Her story must go beyond mere facts of her professional activities, to possible really awful acts of bigotry and discrimination, and at the minimum, firm exclusion from the larger faculty in-group–note what she says about her committee work! I was a faculty member at the U from 1965 to 2005, in CLA, and heard or read a number of stories of really heinous stuff done in IT to female faculty members (apparently by men on the faculty who wanted those women to know how despised they were). I was among those who benefited from the Rajender lawsuit settlement (her IT department had refused to consider her for a regular appointment) where she won salary increases for all women faculty as part of the U’s atonement for systematic underpayment of women faculty, over years.
Here’s a note the might indicate how “the typical faculty member” was a man, into the late 1960s: When I came to the U in the Fall of 1965, I received an invitation to a meeting/reception of the Faculty Women’s Club at the U of M President’s house, hosted by his wife.
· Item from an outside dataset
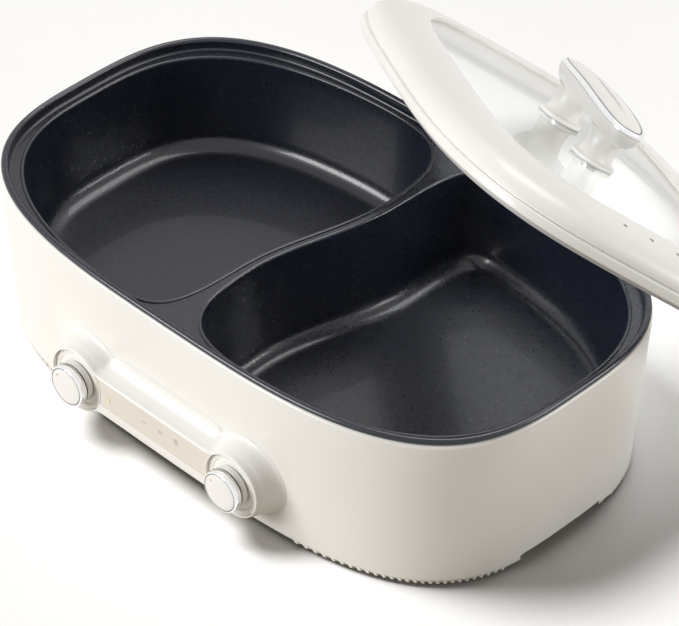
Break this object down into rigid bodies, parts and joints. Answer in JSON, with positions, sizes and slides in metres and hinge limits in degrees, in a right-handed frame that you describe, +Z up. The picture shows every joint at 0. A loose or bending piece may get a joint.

I was totally out of place; the question I got repeatedly was, “What department is your husband in?” It got very tiresome to have to repeat “I’m not married, and I myself am on the faculty of. . . .” I never went back, of course, realizing that there had not been any “faculty women” for some time, just faculty wives.
Perhaps there’s more about Dr. Cohen in historical issues of the MN Daily, where what’s printed didn’t always stick to the celebratory, which is what gets included in the Gopher or departmental histories. Is the Daily digitized?
Thanks for telling us of Professor Cohen’s existence at the U!
Thank you for sharing this information. Faculty Women’s History at the University of Minnesota is of interest to me. I have been opening some very very thin files lately and have been discouraged. You have given me new paths to explore.